======== DATA RECORDS ========

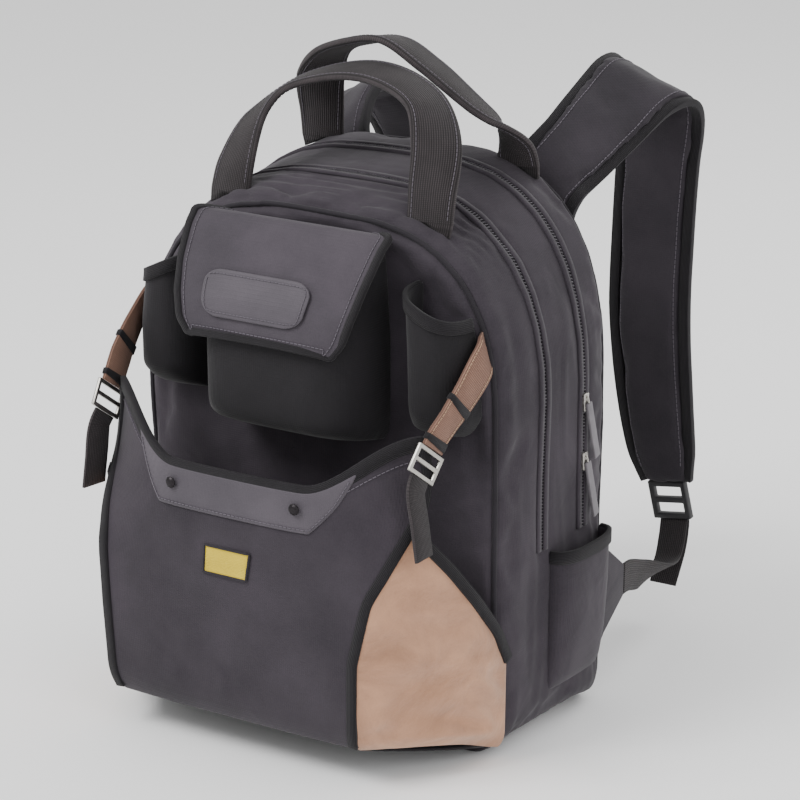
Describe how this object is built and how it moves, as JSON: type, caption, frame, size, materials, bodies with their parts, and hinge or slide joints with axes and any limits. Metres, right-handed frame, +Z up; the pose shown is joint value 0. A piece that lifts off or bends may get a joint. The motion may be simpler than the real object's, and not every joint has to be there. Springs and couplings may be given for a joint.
{
  "type": "tool backpack",
  "caption": "Standing cloth tool backpack with a zipped body, an open front pocket with tan gussets, a flap pocket, tool pockets, webbing carry handles and padded shoulder straps.",
  "frame": {"origin": "on the floor under the middle of the main body, in the flat bottom of the middle gusset", "axes": "+Z up, the pocket side faces -Y, the side shown in the picture is +X"},
  "size_m": [0.3682, 0.4704, 0.523],
  "materials": {
    "body_cloth": "woven cloth, charcoal grey",
    "panel_cloth": "woven cloth, dark grey",
    "trim_cloth": "coated cloth, mid grey",
    "flap_cloth": "woven cloth, mid grey",
    "webbing": "ribbed webbing, brown-black",
    "padding": "knitted cloth over foam, black",
    "tan_cloth": "suede-like cloth, tan",
    "tan_webbing": "flat webbing, dusty tan",
    "label": "plain woven label, yellow",
    "metal": "pressed steel, slightly worn",
    "zip": "zip tape with a grey coil",
    "pull": "moulded pull, satin grey",
    "plastic": "moulded plastic, black"
  },
  "bodies": {
    "root": {"body_front_panel": "panel_cloth", "front_gusset": "body_cloth", "middle_gusset": "body_cloth", "rear_gusset": "body_cloth", "back_panel": "padding", "front_zip_tape": "zip", "rear_zip_tape": "zip", "zip_slider_1": "metal", "zip_slider_2": "metal", "zip_slider_3": "metal", "zip_pull_1": "pull", "zip_pull_2": "pull", "zip_pull_3": "pull", "upper_pocket": "panel_cloth", "tool_pocket_right": "panel_cloth", "tool_pocket_left": "panel_cloth", "side_pouch_right": "body_cloth", "side_pouch_left": "body_cloth", "upper_pocket_flap": "flap_cloth", "flap_patch": "trim_cloth", "front_pocket_panel": "panel_cloth", "front_pocket_trim": "trim_cloth", "pocket_label": "label", "trim_rivet_right": "metal", "trim_rivet_left": "metal", "pocket_gusset_right": "tan_cloth", "pocket_gusset_left": "tan_cloth", "front_pocket_bottom": "panel_cloth", "pocket_strap_right": "tan_webbing", "pocket_buckle_right": "metal", "pocket_tail_right": "webbing", "pocket_strap_left": "tan_webbing", "pocket_buckle_left": "metal", "pocket_tail_left": "webbing", "front_handle": "webbing", "rear_handle": "webbing", "shoulder_strap_right": "padding", "strap_buckle_right": "plastic", "lower_webbing_right": "webbing", "webbing_tail_right": "webbing", "webbing_tab_right": "body_cloth", "shoulder_strap_left": "padding", "strap_buckle_left": "plastic", "lower_webbing_left": "webbing", "webbing_tail_left": "webbing", "webbing_tab_left": "body_cloth"}
  },
  "joints": []
}
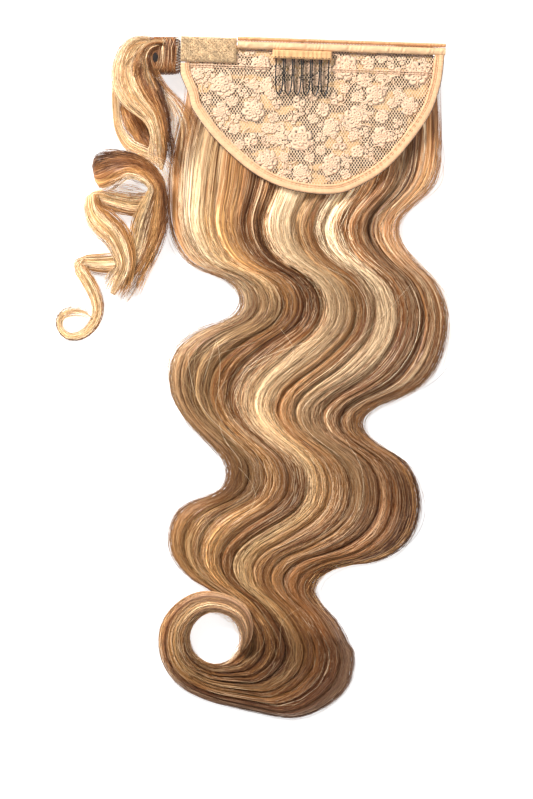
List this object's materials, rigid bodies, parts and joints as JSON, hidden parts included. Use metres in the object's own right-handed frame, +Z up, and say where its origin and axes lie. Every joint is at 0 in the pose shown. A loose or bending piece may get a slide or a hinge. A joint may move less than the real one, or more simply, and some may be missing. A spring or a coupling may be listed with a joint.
{
  "type": "ponytail hairpiece",
  "caption": "Wrap-around ponytail hairpiece: a lace base with a comb and a hook-and-loop patch, long wavy hair ending in a ring curl, and a curled wrap strand.",
  "frame": {"origin": "on the surface that the hairpiece lies on, under the middle of its box", "axes": "+Z up from the surface, +Y from the hair's end towards the base's straight top edge, +X towards the right as seen from above with the lace up"},
  "size_m": [0.2338, 0.4062, 0.0217],
  "materials": {
    "lace": "matte",
    "tape": "matte",
    "band": "satin",
    "hook_and_loop": "matte",
    "sleeve": "matte",
    "comb_wire": "satin",
    "root_hair": "satin",
    "hair": "satin"
  },
  "bodies": {
    "root": {"lace_panel": "lace", "edge_binding": "tape", "top_band": "band", "grip_patch": "hook_and_loop", "comb_sleeve": "sleeve", "wire_comb": "comb_wire", "wrap_tab": "root_hair", "hair_fall": "hair", "wrap_strand": "hair"}
  },
  "joints": []
}
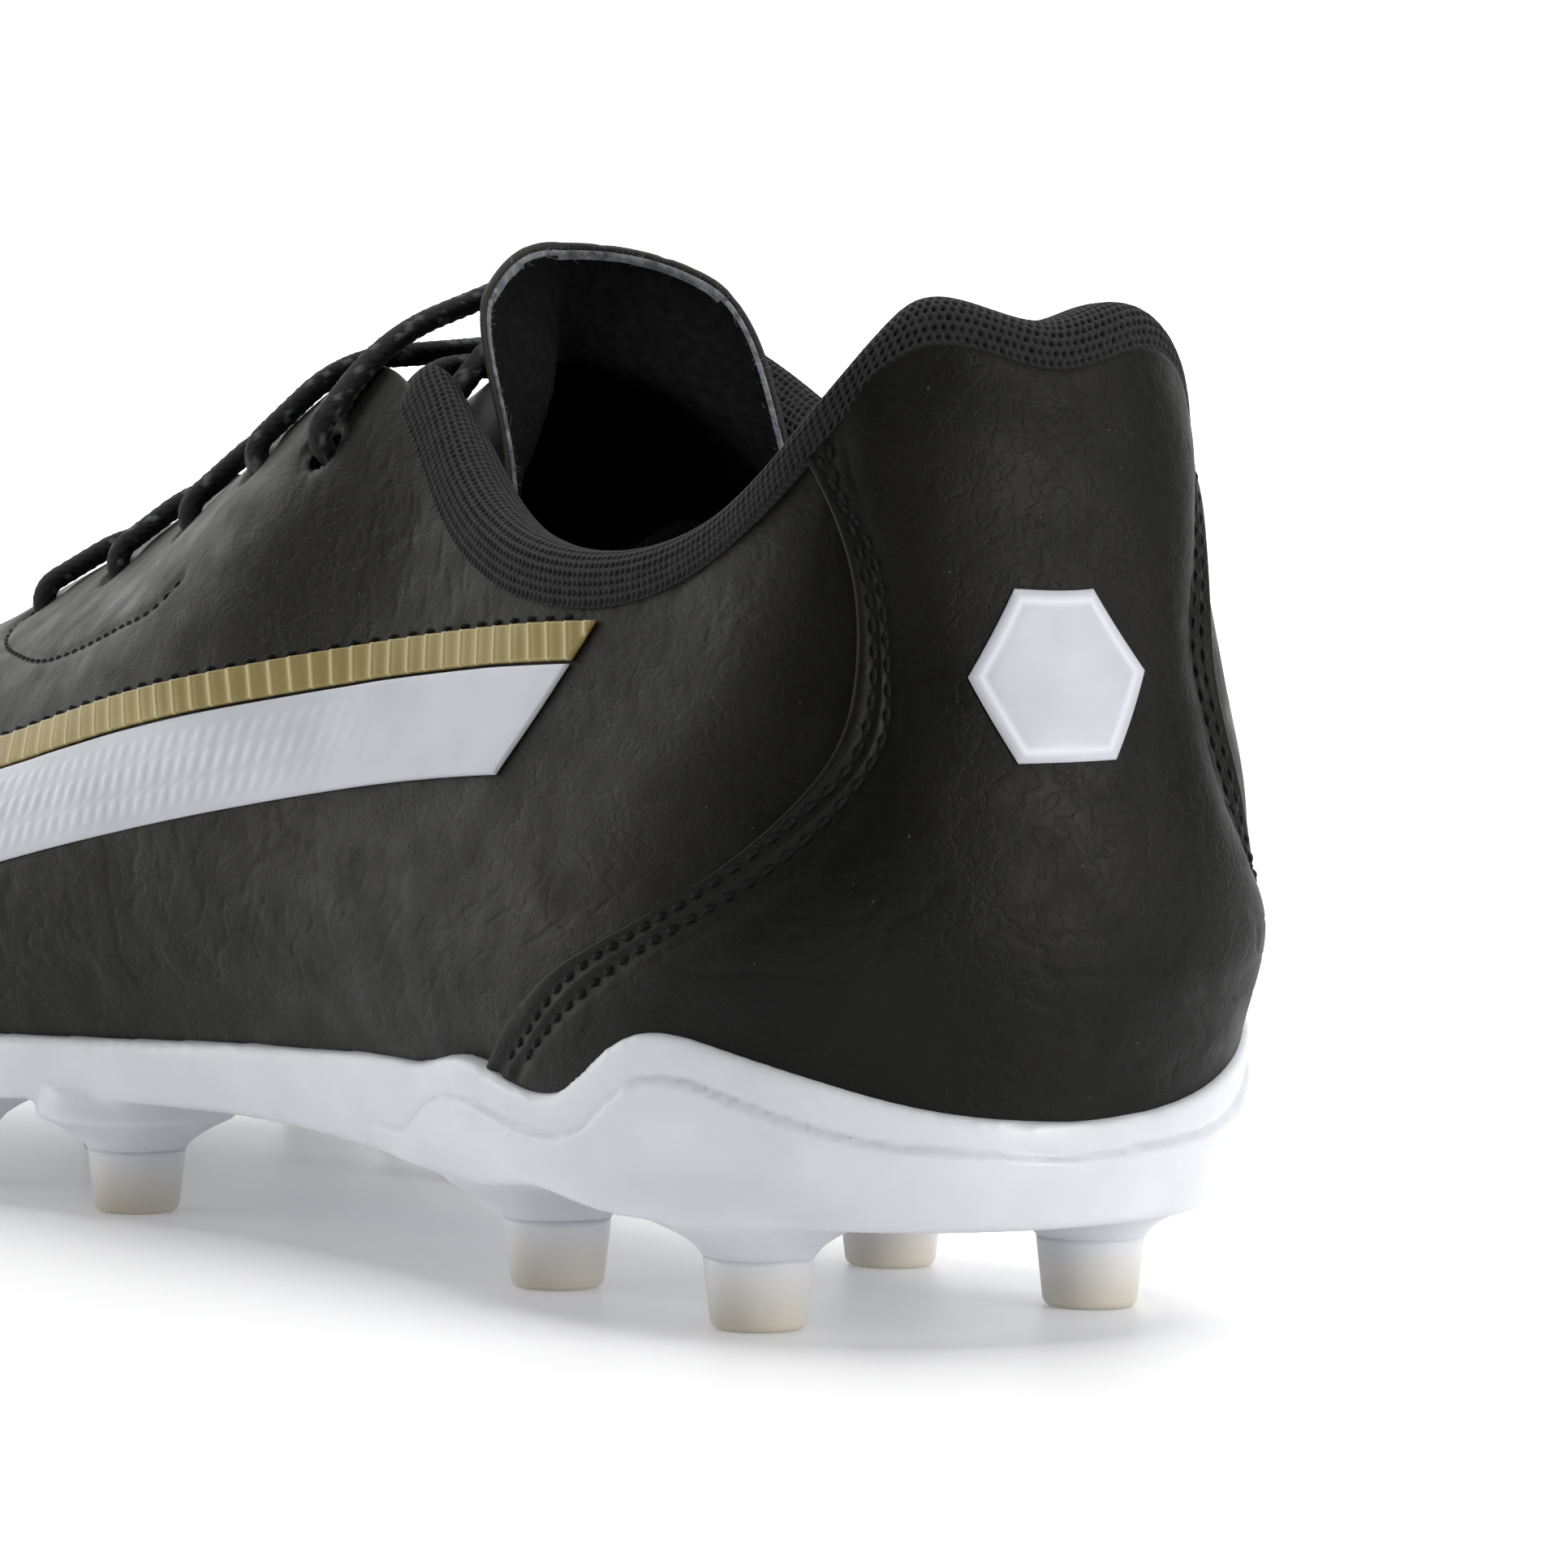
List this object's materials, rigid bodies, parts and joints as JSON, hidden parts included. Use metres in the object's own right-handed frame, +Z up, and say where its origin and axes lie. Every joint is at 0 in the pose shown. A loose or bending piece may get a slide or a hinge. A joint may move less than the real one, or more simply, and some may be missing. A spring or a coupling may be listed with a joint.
{
  "type": "soccer cleat",
  "caption": "Left low-cut soccer cleat with a black leather upper, side bands, laced throat, separate tongue and a moulded outsole with conical studs.",
  "frame": {"origin": "on the ground plane under the middle of the boot's box: the stud tips stand on z = 0", "axes": "+X towards the heel, -X towards the toe, -Y towards the outer (lateral) side of a left foot, +Z up"},
  "size_m": [0.2869, 0.0964, 0.1023],
  "materials": {
    "outsole_white": "satin moulded TPU, faint cool tint",
    "stud_tip_ivory": "satin, slightly translucent ivory TPU",
    "insole_board": "pressed fibre board",
    "sockliner_foam": "moulded foam",
    "sockliner_cloth": "brushed knit",
    "vamp_leather": "soft black leather, fine grain, satin",
    "quarter_leather": "black coated leather, fine grain and creases, satin",
    "heel_leather": "black coated leather, satin",
    "padding_foam": "open-cell foam",
    "stiffener": "thermoplastic sheet",
    "lining_cloth": "brushed lining cloth",
    "knit_binding": "knit tape with open loops",
    "tongue_leather": "soft black leather, satin",
    "tongue_felt": "needled felt, light grey edge, dark face",
    "gold_film": "matte old-gold film with pressed ribs",
    "white_film": "white film with pressed ribs",
    "emblem_film": "white film",
    "lace_braid": "braided lace with pale flecks",
    "lace_tip": "clear-black film tip"
  },
  "bodies": {
    "boot": {"collar_binding": "knit_binding", "collar_padding": "padding_foam", "eyestay_backing_lateral": "stiffener", "eyestay_backing_medial": "stiffener", "heel_counter": "stiffener", "heel_emblem": "emblem_film", "heel_panel": "heel_leather", "heel_panel_padding": "padding_foam", "insole_board": "insole_board", "lace": "lace_braid", "lace_tip_lateral": "lace_tip", "lace_tip_medial": "lace_tip", "outsole_plate": "outsole_white", "quarter_lateral": "quarter_leather", "quarter_lining_lateral": "lining_cloth", "quarter_lining_medial": "lining_cloth", "quarter_medial": "quarter_leather", "side_band_plain_lateral": "white_film", "side_band_plain_medial": "white_film", "side_band_ribbed_lateral": "gold_film", "side_band_ribbed_medial": "gold_film", "sockliner_cover": "sockliner_cloth", "sockliner_foam": "sockliner_foam", "stud_tip_fore_centre": "stud_tip_ivory", "stud_tip_fore_lateral_1": "stud_tip_ivory", "stud_tip_fore_lateral_2": "stud_tip_ivory", "stud_tip_fore_lateral_3": "stud_tip_ivory", "stud_tip_fore_lateral_4": "stud_tip_ivory", "stud_tip_fore_medial_1": "stud_tip_ivory", "stud_tip_fore_medial_2": "stud_tip_ivory", "stud_tip_fore_medial_3": "stud_tip_ivory", "stud_tip_fore_medial_4": "stud_tip_ivory", "stud_tip_heel_lateral_front": "stud_tip_ivory", "stud_tip_heel_lateral_rear": "stud_tip_ivory", "stud_tip_heel_medial_front": "stud_tip_ivory", "stud_tip_heel_medial_rear": "stud_tip_ivory", "toe_puff": "stiffener", "vamp": "vamp_leather", "vamp_lining": "lining_cloth"},
    "tongue": {"tongue_leather": "tongue_leather", "tongue_felt": "tongue_felt"}
  },
  "joints": [
    {"name": "tongue_hinge", "type": "hinge", "parent": "boot", "child": "tongue", "pos_m": [-0.06183, 0.0019, 0.0535], "axis": [0, 1, 0], "range_deg": [0, 8], "stiffness_Nm_per_rad": 0.06, "springref_deg": -17.19}
  ]
}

========

__TASK DETAILS__.
All the material shown above is to be copied exactly, with no pictures carried over.

__WORKED SOLUTION__.
Describe how this object is built and how it moves, as JSON: type, caption, frame, size, materials, bodies with their parts, and hinge or slide joints with axes and any limits. Metres, right-handed frame, +Z up; the pose shown is joint value 0. A piece that lifts off or bends may get a joint. The motion may be simpler than the real object's, and not every joint has to be there. Springs and couplings may be given for a joint.
{
  "type": "tool backpack",
  "caption": "Standing cloth tool backpack with a zipped body, an open front pocket with tan gussets, a flap pocket, tool pockets, webbing carry handles and padded shoulder straps.",
  "frame": {"origin": "on the floor under the middle of the main body, in the flat bottom of the middle gusset", "axes": "+Z up, the pocket side faces -Y, the side shown in the picture is +X"},
  "size_m": [0.3682, 0.4704, 0.523],
  "materials": {
    "body_cloth": "woven cloth, charcoal grey",
    "panel_cloth": "woven cloth, dark grey",
    "trim_cloth": "coated cloth, mid grey",
    "flap_cloth": "woven cloth, mid grey",
    "webbing": "ribbed webbing, brown-black",
    "padding": "knitted cloth over foam, black",
    "tan_cloth": "suede-like cloth, tan",
    "tan_webbing": "flat webbing, dusty tan",
    "label": "plain woven label, yellow",
    "metal": "pressed steel, slightly worn",
    "zip": "zip tape with a grey coil",
    "pull": "moulded pull, satin grey",
    "plastic": "moulded plastic, black"
  },
  "bodies": {
    "root": {"body_front_panel": "panel_cloth", "front_gusset": "body_cloth", "middle_gusset": "body_cloth", "rear_gusset": "body_cloth", "back_panel": "padding", "front_zip_tape": "zip", "rear_zip_tape": "zip", "zip_slider_1": "metal", "zip_slider_2": "metal", "zip_slider_3": "metal", "zip_pull_1": "pull", "zip_pull_2": "pull", "zip_pull_3": "pull", "upper_pocket": "panel_cloth", "tool_pocket_right": "panel_cloth", "tool_pocket_left": "panel_cloth", "side_pouch_right": "body_cloth", "side_pouch_left": "body_cloth", "upper_pocket_flap": "flap_cloth", "flap_patch": "trim_cloth", "front_pocket_panel": "panel_cloth", "front_pocket_trim": "trim_cloth", "pocket_label": "label", "trim_rivet_right": "metal", "trim_rivet_left": "metal", "pocket_gusset_right": "tan_cloth", "pocket_gusset_left": "tan_cloth", "front_pocket_bottom": "panel_cloth", "pocket_strap_right": "tan_webbing", "pocket_buckle_right": "metal", "pocket_tail_right": "webbing", "pocket_strap_left": "tan_webbing", "pocket_buckle_left": "metal", "pocket_tail_left": "webbing", "front_handle": "webbing", "rear_handle": "webbing", "shoulder_strap_right": "padding", "strap_buckle_right": "plastic", "lower_webbing_right": "webbing", "webbing_tail_right": "webbing", "webbing_tab_right": "body_cloth", "shoulder_strap_left": "padding", "strap_buckle_left": "plastic", "lower_webbing_left": "webbing", "webbing_tail_left": "webbing", "webbing_tab_left": "body_cloth"}
  },
  "joints": []
}
List this object's materials, rigid bodies, parts and joints as JSON, hidden parts included. Use metres in the object's own right-handed frame, +Z up, and say where its origin and axes lie. Every joint is at 0 in the pose shown. A loose or bending piece may get a slide or a hinge. A joint may move less than the real one, or more simply, and some may be missing. A spring or a coupling may be listed with a joint.
{
  "type": "ponytail hairpiece",
  "caption": "Wrap-around ponytail hairpiece: a lace base with a comb and a hook-and-loop patch, long wavy hair ending in a ring curl, and a curled wrap strand.",
  "frame": {"origin": "on the surface that the hairpiece lies on, under the middle of its box", "axes": "+Z up from the surface, +Y from the hair's end towards the base's straight top edge, +X towards the right as seen from above with the lace up"},
  "size_m": [0.2338, 0.4062, 0.0217],
  "materials": {
    "lace": "matte",
    "tape": "matte",
    "band": "satin",
    "hook_and_loop": "matte",
    "sleeve": "matte",
    "comb_wire": "satin",
    "root_hair": "satin",
    "hair": "satin"
  },
  "bodies": {
    "root": {"lace_panel": "lace", "edge_binding": "tape", "top_band": "band", "grip_patch": "hook_and_loop", "comb_sleeve": "sleeve", "wire_comb": "comb_wire", "wrap_tab": "root_hair", "hair_fall": "hair", "wrap_strand": "hair"}
  },
  "joints": []
}
List this object's materials, rigid bodies, parts and joints as JSON, hidden parts included. Use metres in the object's own right-handed frame, +Z up, and say where its origin and axes lie. Every joint is at 0 in the pose shown. A loose or bending piece may get a slide or a hinge. A joint may move less than the real one, or more simply, and some may be missing. A spring or a coupling may be listed with a joint.
{
  "type": "soccer cleat",
  "caption": "Left low-cut soccer cleat with a black leather upper, side bands, laced throat, separate tongue and a moulded outsole with conical studs.",
  "frame": {"origin": "on the ground plane under the middle of the boot's box: the stud tips stand on z = 0", "axes": "+X towards the heel, -X towards the toe, -Y towards the outer (lateral) side of a left foot, +Z up"},
  "size_m": [0.2869, 0.0964, 0.1023],
  "materials": {
    "outsole_white": "satin moulded TPU, faint cool tint",
    "stud_tip_ivory": "satin, slightly translucent ivory TPU",
    "insole_board": "pressed fibre board",
    "sockliner_foam": "moulded foam",
    "sockliner_cloth": "brushed knit",
    "vamp_leather": "soft black leather, fine grain, satin",
    "quarter_leather": "black coated leather, fine grain and creases, satin",
    "heel_leather": "black coated leather, satin",
    "padding_foam": "open-cell foam",
    "stiffener": "thermoplastic sheet",
    "lining_cloth": "brushed lining cloth",
    "knit_binding": "knit tape with open loops",
    "tongue_leather": "soft black leather, satin",
    "tongue_felt": "needled felt, light grey edge, dark face",
    "gold_film": "matte old-gold film with pressed ribs",
    "white_film": "white film with pressed ribs",
    "emblem_film": "white film",
    "lace_braid": "braided lace with pale flecks",
    "lace_tip": "clear-black film tip"
  },
  "bodies": {
    "boot": {"collar_binding": "knit_binding", "collar_padding": "padding_foam", "eyestay_backing_lateral": "stiffener", "eyestay_backing_medial": "stiffener", "heel_counter": "stiffener", "heel_emblem": "emblem_film", "heel_panel": "heel_leather", "heel_panel_padding": "padding_foam", "insole_board": "insole_board", "lace": "lace_braid", "lace_tip_lateral": "lace_tip", "lace_tip_medial": "lace_tip", "outsole_plate": "outsole_white", "quarter_lateral": "quarter_leather", "quarter_lining_lateral": "lining_cloth", "quarter_lining_medial": "lining_cloth", "quarter_medial": "quarter_leather", "side_band_plain_lateral": "white_film", "side_band_plain_medial": "white_film", "side_band_ribbed_lateral": "gold_film", "side_band_ribbed_medial": "gold_film", "sockliner_cover": "sockliner_cloth", "sockliner_foam": "sockliner_foam", "stud_tip_fore_centre": "stud_tip_ivory", "stud_tip_fore_lateral_1": "stud_tip_ivory", "stud_tip_fore_lateral_2": "stud_tip_ivory", "stud_tip_fore_lateral_3": "stud_tip_ivory", "stud_tip_fore_lateral_4": "stud_tip_ivory", "stud_tip_fore_medial_1": "stud_tip_ivory", "stud_tip_fore_medial_2": "stud_tip_ivory", "stud_tip_fore_medial_3": "stud_tip_ivory", "stud_tip_fore_medial_4": "stud_tip_ivory", "stud_tip_heel_lateral_front": "stud_tip_ivory", "stud_tip_heel_lateral_rear": "stud_tip_ivory", "stud_tip_heel_medial_front": "stud_tip_ivory", "stud_tip_heel_medial_rear": "stud_tip_ivory", "toe_puff": "stiffener", "vamp": "vamp_leather", "vamp_lining": "lining_cloth"},
    "tongue": {"tongue_leather": "tongue_leather", "tongue_felt": "tongue_felt"}
  },
  "joints": [
    {"name": "tongue_hinge", "type": "hinge", "parent": "boot", "child": "tongue", "pos_m": [-0.06183, 0.0019, 0.0535], "axis": [0, 1, 0], "range_deg": [0, 8], "stiffness_Nm_per_rad": 0.06, "springref_deg": -17.19}
  ]
}